Danar menjelaskan, Kades Willem Hengky memiliki peran penting dalam perjuangan MHA Laman Kinipan dalam mendapatkan pengakuan dari pemerintah. Apalagi saat ini tengah dibentuk Pantia Verifikasi MHA, yang artinya peran Willem Hengky di Pemerintahan Desa Kinipan, dalam konteks perjuangan MHA Laman Kinipan mendapatkan pengakuan, menjadi sangat penting.
"Di tengah proses pengakuan masyarakat adat yang diinisiasi oleh Kabupaten Lamandau dalam bentuk pembentukan Panitia Verifikasi Masyarakat Adat, ketika kepala desa Kinipan itu di-PJS-kan dan pengganti sementaranya itu berasal dari orang di luar Kinipan, maka ini menjadi hal yang akan merugikan bagi masyarakat Kinipan dalam perjuangan pengakuannya secara formal."
Bupati Lamandau Tampik Adanya Upaya Pelemahan Perjuangan Kinipan
Menanggapi tudingan Koalisi yang menyebut bahwa kasus hukum Kades Willem Hengky merupakan upaya sistematis untuk melemahkan perjuangan MHA Laman Kinipan, Bupati Lamandau Hendra Lesmana mengatakan, kasus hukum Kades Willem Hengky itu tidak ada kaitannya dengan perjuangan MHA Laman Kinipan dalam mendapatkan pengakuan dari Pemerintah Daerah.
"Tidak ada kaitannya, itu dua hal yang berbeda," ujar Hendra Lesmana, Kamis (2/9/2021).

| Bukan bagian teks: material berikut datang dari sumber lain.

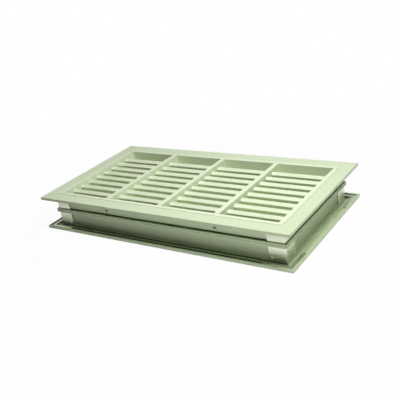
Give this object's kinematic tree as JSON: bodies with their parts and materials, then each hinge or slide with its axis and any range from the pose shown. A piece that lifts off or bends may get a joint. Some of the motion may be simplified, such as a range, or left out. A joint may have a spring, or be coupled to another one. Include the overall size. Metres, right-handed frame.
{
  "type": "fire-rated vent grille",
  "caption": "Air transfer grille for a door leaf: mitred cover frames that telescope round a core of leaning slats with heat-swelling filler.",
  "frame": {"origin": "middle of the counter frame's outer face, on which the grille lies", "axes": "+X along the long side, +Y from the front side to the rear side, across the slats, +Z from the counter frame to the slatted face"},
  "size_m": [0.4, 0.21, 0.0502],
  "materials": {
    "painted_aluminium": "satin pale green powder coat on extruded aluminium",
    "bare_aluminium": "mill finish, staked",
    "core_plastic": "satin extruded plastic",
    "swelling_filler": "dull graphite filler that swells in heat",
    "screw_steel": "zinc-plated"
  },
  "bodies": {
    "counter_half": {"counter_bar_front": "painted_aluminium", "counter_bar_right": "painted_aluminium", "counter_bar_rear": "painted_aluminium", "counter_bar_left": "painted_aluminium", "counter_bracket_front_left": "bare_aluminium", "counter_bracket_front_right": "bare_aluminium", "counter_bracket_rear_right": "bare_aluminium", "counter_bracket_rear_left": "bare_aluminium", "counter_cleat_front_left": "bare_aluminium", "counter_cleat_front_right": "bare_aluminium", "counter_cleat_rear_right": "bare_aluminium", "counter_cleat_rear_left": "bare_aluminium"},
    "face_half": {"face_bar_front": "painted_aluminium", "face_bar_right": "painted_aluminium", "face_bar_rear": "painted_aluminium", "face_bar_left": "painted_aluminium", "face_bracket_front_left": "bare_aluminium", "face_bracket_front_right": "bare_aluminium", "face_bracket_rear_right": "bare_aluminium", "face_bracket_rear_left": "bare_aluminium", "face_cleat_front_left": "bare_aluminium", "face_cleat_front_right": "bare_aluminium", "face_cleat_rear_right": "bare_aluminium", "face_cleat_rear_left": "bare_aluminium", "core_rail_front": "core_plastic", "core_rail_rear": "core_plastic", "rail_filler_front": "swelling_filler", "rail_filler_rear": "swelling_filler", "core_end_left": "core_plastic", "core_end_right": "core_plastic", "mullion_1": "core_plastic", "mullion_2": "core_plastic", "mullion_3": "core_plastic", "slat_sleeve_1": "core_plastic", "slat_sleeve_2": "core_plastic", "slat_sleeve_3": "core_plastic", "slat_sleeve_4": "core_plastic", "slat_sleeve_5": "core_plastic", "slat_sleeve_6": "core_plastic", "slat_sleeve_7": "core_plastic", "slat_sleeve_8": "core_plastic", "slat_strip_1": "swelling_filler", "slat_strip_2": "swelling_filler", "slat_strip_3": "swelling_filler", "slat_strip_4": "swelling_filler", "slat_strip_5": "swelling_filler", "slat_strip_6": "swelling_filler", "slat_strip_7": "swelling_filler", "slat_strip_8": "swelling_filler", "neck_screw_front_left": "screw_steel", "neck_screw_front_right": "screw_steel", "neck_screw_rear_left": "screw_steel", "neck_screw_rear_right": "screw_steel"}
  },
  "joints": [
    {"name": "leaf_thickness_slide", "type": "slide", "parent": "counter_half", "child": "face_half", "axis": [0, 0, 1], "range_m": [0, 0.0125]}
  ]
}
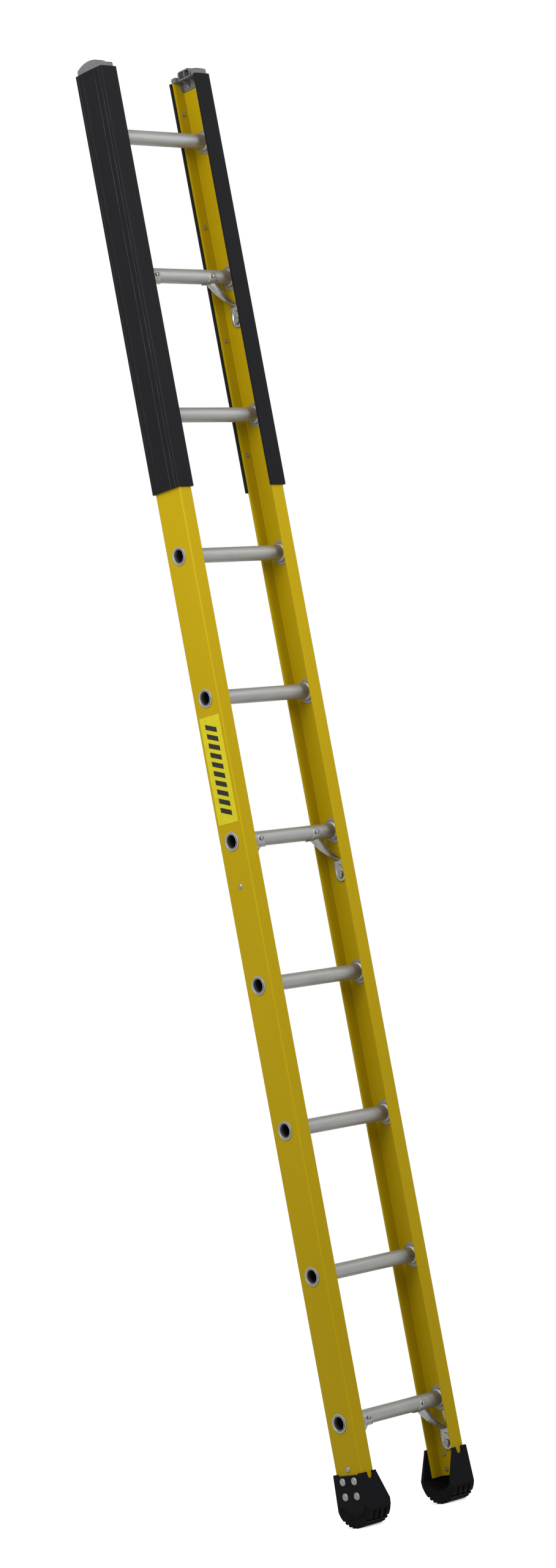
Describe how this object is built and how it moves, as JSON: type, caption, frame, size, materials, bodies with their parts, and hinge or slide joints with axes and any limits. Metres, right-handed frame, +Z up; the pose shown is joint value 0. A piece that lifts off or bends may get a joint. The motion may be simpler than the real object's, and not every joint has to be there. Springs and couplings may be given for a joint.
{
  "type": "fibreglass manhole ladder",
  "caption": "Straight single-section ladder with fibreglass channel rails, round braced aluminium rungs, black shields round the upper rails and round-soled shoes.",
  "frame": {"origin": "midway between the two feet, on the surface they stand on", "axes": "+Z up the rails, +X along the rungs towards the climber's right, -Y towards the climber"},
  "size_m": [0.3204, 0.0932, 3.122],
  "materials": {
    "rail_fibreglass": "pultruded fibreglass, satin gloss",
    "rung_aluminium": "extruded, finely ribbed along its length",
    "ring_aluminium": "formed and swaged",
    "brace_aluminium": "formed tube, satin",
    "rivet_metal": "bright plated",
    "shield_plastic": "extruded, satin black",
    "cap_plastic": "moulded, satin grey",
    "shoe_plastic": "moulded, dark grey",
    "tread_rubber": "moulded rubber",
    "label_film": "printed film"
  },
  "bodies": {
    "root": {"left_rail": "rail_fibreglass", "right_rail": "rail_fibreglass", "rung_01": "rung_aluminium", "rung_02": "rung_aluminium", "rung_03": "rung_aluminium", "rung_04": "rung_aluminium", "rung_05": "rung_aluminium", "rung_06": "rung_aluminium", "rung_07": "rung_aluminium", "rung_08": "rung_aluminium", "rung_09": "rung_aluminium", "rung_10": "rung_aluminium", "rung_ferrules_left": "ring_aluminium", "rung_washers_left": "ring_aluminium", "rung_brace_01_left": "brace_aluminium", "rung_brace_05_left": "brace_aluminium", "rung_brace_09_left": "brace_aluminium", "bottom_rung_strip_left": "brace_aluminium", "rail_shield_left": "shield_plastic", "shield_rivets_left": "rivet_metal", "top_cap_left": "cap_plastic", "cap_rivets_left": "rivet_metal", "shoe_shell_left": "shoe_plastic", "shoe_tread_left": "tread_rubber", "shoe_rivets_left": "rivet_metal", "rung_ferrules_right": "ring_aluminium", "rung_washers_right": "ring_aluminium", "rung_brace_01_right": "brace_aluminium", "rung_brace_05_right": "brace_aluminium", "rung_brace_09_right": "brace_aluminium", "bottom_rung_strip_right": "brace_aluminium", "rail_shield_right": "shield_plastic", "shield_rivets_right": "rivet_metal", "top_cap_right": "cap_plastic", "cap_rivets_right": "rivet_metal", "shoe_shell_right": "shoe_plastic", "shoe_tread_right": "tread_rubber", "shoe_rivets_right": "rivet_metal", "brace_rail_rivets": "rivet_metal", "brace_rung_rivets": "rivet_metal", "rail_label_left": "label_film"}
  },
  "joints": []
}
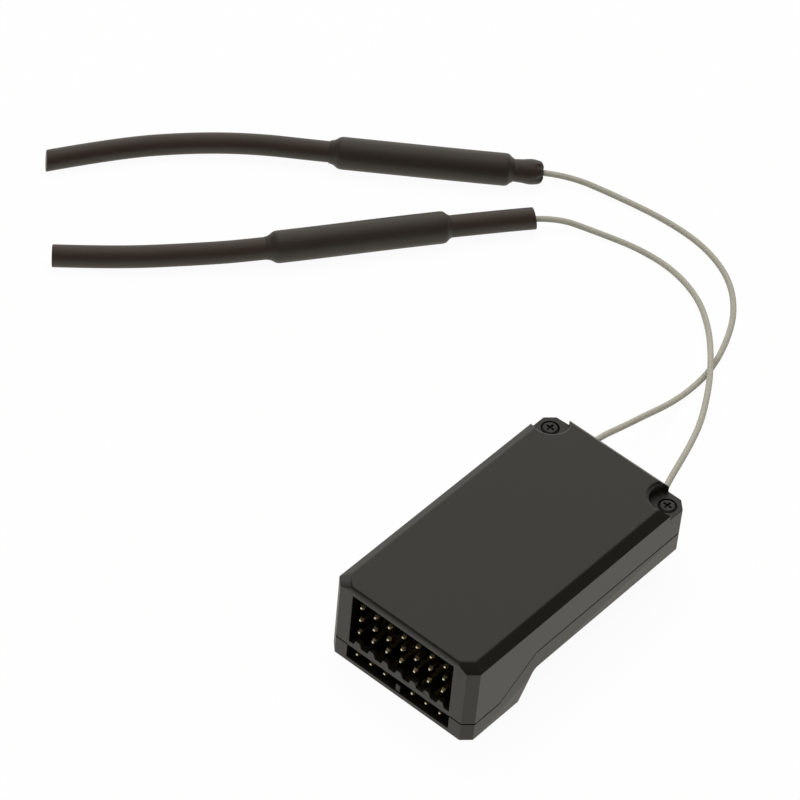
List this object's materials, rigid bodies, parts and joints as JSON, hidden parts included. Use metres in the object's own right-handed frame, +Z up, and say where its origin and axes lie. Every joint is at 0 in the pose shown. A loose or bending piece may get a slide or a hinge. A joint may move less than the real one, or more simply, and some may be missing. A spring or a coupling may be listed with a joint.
{
  "type": "rc receiver",
  "caption": "Eight channel radio control receiver in a stepped two part plastic case, with three rows of seven servo pins over two groups of three, and two thin leads ending in tube aerials.",
  "frame": {"origin": "middle of the case's bounding box, at the level of the underside below the pins", "axes": "+Z up through the flat top face, -Y out of the connector face, +Y out of the rear wall where the leads leave, +X to the right when looking at the pins"},
  "size_m": [0.1235, 0.1021, 0.0148],
  "materials": {
    "case": "fine moulded texture, warm black",
    "header": "black moulded pin block",
    "pin_gold": "thin gold plating, polished",
    "screw": "black oxide steel",
    "board": "solder mask on glass fibre board",
    "tin": "tin plated sheet",
    "chip": "moulded epoxy",
    "capacitor": "ceramic body, tan",
    "lead_jacket": "grey fluoropolymer jacket",
    "antenna_tube": "flexible vinyl tube, satin",
    "antenna_sleeve": "shrink sleeve, satin",
    "core_insulation": "clear white wire insulation"
  },
  "bodies": {
    "root": {"top_shell": "case", "bottom_shell": "case", "rear_screw_left": "screw", "rear_screw_right": "screw", "servo_header": "header", "lower_header_left": "header", "lower_header_right": "header", "connector_board": "board", "main_board": "board", "board_link": "pin_gold", "rf_shield": "tin", "radio_chip": "chip", "controller_chip": "chip", "clock_crystal": "tin", "voltage_regulator": "chip", "input_capacitor": "capacitor", "output_capacitor": "capacitor", "left_coax_socket": "pin_gold", "left_coax_plug": "pin_gold", "left_lead": "lead_jacket", "left_antenna_tube": "antenna_tube", "left_antenna_sleeve": "antenna_sleeve", "left_antenna_choke": "pin_gold", "left_antenna_core": "core_insulation", "right_coax_socket": "pin_gold", "right_coax_plug": "pin_gold", "right_lead": "lead_jacket", "right_antenna_tube": "antenna_tube", "right_antenna_sleeve": "antenna_sleeve", "right_antenna_choke": "pin_gold", "right_antenna_core": "core_insulation", "servo_pin_1_signal": "pin_gold", "servo_pin_1_power": "pin_gold", "servo_pin_1_ground": "pin_gold", "servo_pin_2_signal": "pin_gold", "servo_pin_2_power": "pin_gold", "servo_pin_2_ground": "pin_gold", "servo_pin_3_signal": "pin_gold", "servo_pin_3_power": "pin_gold", "servo_pin_3_ground": "pin_gold", "servo_pin_4_signal": "pin_gold", "servo_pin_4_power": "pin_gold", "servo_pin_4_ground": "pin_gold", "servo_pin_5_signal": "pin_gold", "servo_pin_5_power": "pin_gold", "servo_pin_5_ground": "pin_gold", "servo_pin_6_signal": "pin_gold", "servo_pin_6_power": "pin_gold", "servo_pin_6_ground": "pin_gold", "servo_pin_7_signal": "pin_gold", "servo_pin_7_power": "pin_gold", "servo_pin_7_ground": "pin_gold", "lower_pin_1": "pin_gold", "lower_pin_2": "pin_gold", "lower_pin_3": "pin_gold", "lower_pin_4": "pin_gold", "lower_pin_5": "pin_gold", "lower_pin_6": "pin_gold"}
  },
  "joints": []
}
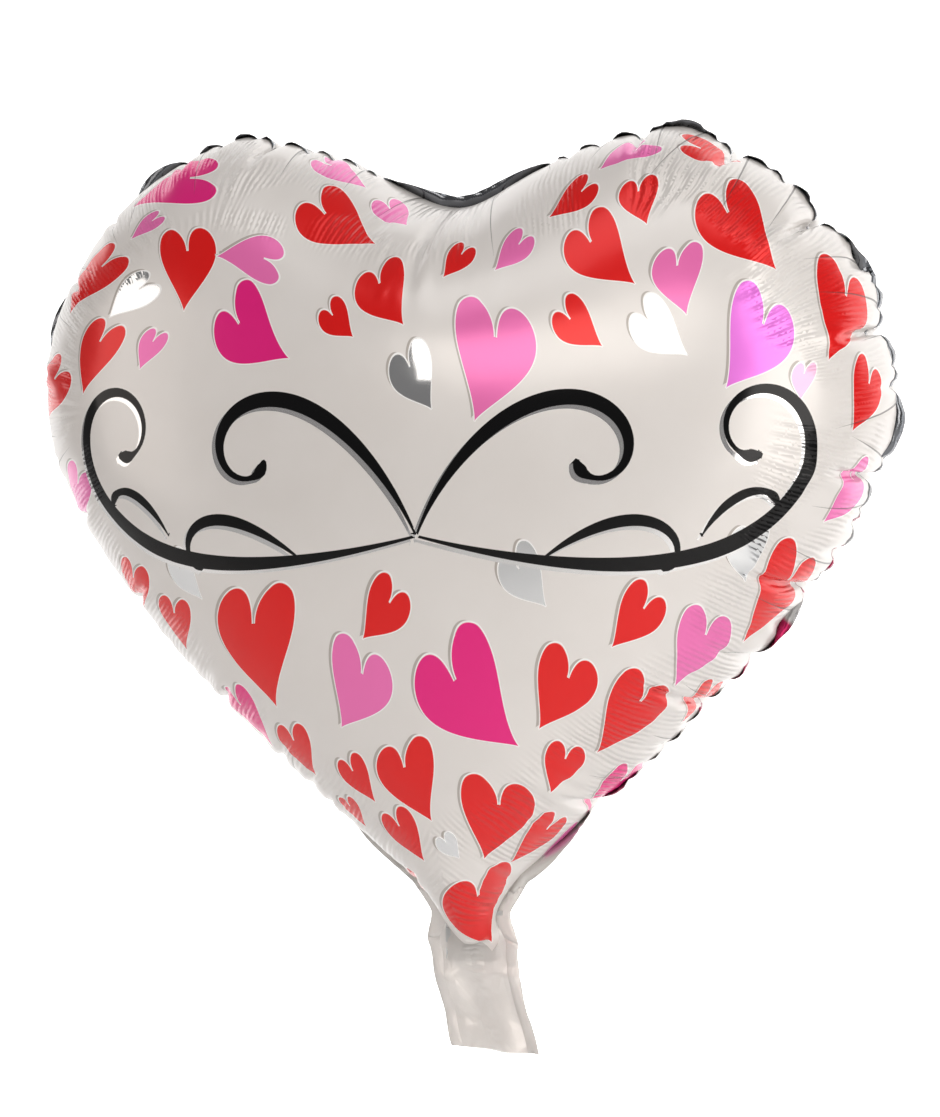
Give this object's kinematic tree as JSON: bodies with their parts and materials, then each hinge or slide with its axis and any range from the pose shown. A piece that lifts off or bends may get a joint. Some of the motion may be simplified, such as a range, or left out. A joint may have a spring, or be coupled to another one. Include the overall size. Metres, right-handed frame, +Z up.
{
  "type": "heart-shaped foil balloon",
  "caption": "Inflated heart-shaped foil balloon with two domed film panels, a puckered heat-sealed rim, a flat filling neck and a self-sealing valve inside.",
  "frame": {"origin": "the point at the top of the neck, midway through it, where a ribbon is tied", "axes": "+Z up towards the lobes, the printed front faces -Y, +X to the right seen from the front"},
  "size_m": [0.377, 0.196, 0.3915],
  "materials": {
    "printed_film": "metallised film with a pearl-white satin print and metallic red, pink and silver hearts",
    "silver_foil": "bare metallised film, bright silver, puckered",
    "clear_foil": "unprinted silvery translucent film, crinkled",
    "valve_film": "clear soft polyethylene film",
    "bond": "heat-sealed, slightly frosted"
  },
  "bodies": {
    "envelope": {"front_panel": "printed_film", "back_panel": "printed_film", "rim_seal": "silver_foil", "valve_throat": "valve_film"},
    "valve_front": {"valve_front_film": "valve_film"},
    "valve_back": {"valve_back_film": "valve_film"},
    "neck": {"neck_front_film": "clear_foil", "neck_back_film": "clear_foil", "neck_left_seal": "clear_foil", "neck_right_seal": "clear_foil", "inlet_front_film": "valve_film", "inlet_back_film": "valve_film", "inlet_front_bond": "bond", "inlet_back_bond": "bond"},
    "tail": {"tail_front_film": "clear_foil", "tail_back_film": "clear_foil", "tail_left_seal": "clear_foil", "tail_right_seal": "clear_foil"}
  },
  "joints": [
    {"name": "neck_bend", "type": "hinge", "parent": "envelope", "child": "neck", "pos_m": [0, 0, -0.0015], "axis": [1, 0, 0], "range_deg": [-60, 60]},
    {"name": "tail_fold", "type": "hinge", "parent": "neck", "child": "tail", "pos_m": [0, 0, -0.022], "axis": [1, 0, 0], "range_deg": [-80, 80]},
    {"name": "valve_front_flex", "type": "hinge", "parent": "envelope", "child": "valve_front", "pos_m": [0, -0.0004, 0.004], "axis": [1, 0, 0], "range_deg": [0, 10], "stiffness_Nm_per_rad": 0.001},
    {"name": "valve_back_flex", "type": "hinge", "parent": "envelope", "child": "valve_back", "pos_m": [0, 0.0004, 0.004], "axis": [1, 0, 0], "range_deg": [-10, 0], "stiffness_Nm_per_rad": 0.001}
  ],
  "couplings": [
    {"joint": "valve_back_flex", "follows": "valve_front_flex", "ratio": -1}
  ]
}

Kemudian soal pengakuan yang dimohonkan oleh Komunitas Masyarakat Adat Laman Kinipan, Hendra menjelaskan, berkas yang diajukan oleh Komunitas Adat Laman Kinipan dikembalikan oleh Tim Panitia MHA Kabupaten Lamandau untuk dilengkapi sesuai ketentuan dan sampai saat ini berkas tersebut belum diajukan lagi ke Tim Panitia MHA.
"Catatan, dikembalikan lo ya, bukan ditolak. Adapun persoalan hukum yang sedang dialami Kades Kinipan, tentu kita menerapkan praduga tidak bersalah. Oleh sebab itu silakan dibuktikan di pengadilan, jangan diseret-seret ke persoalan lain," tambah Hendra Lesmana.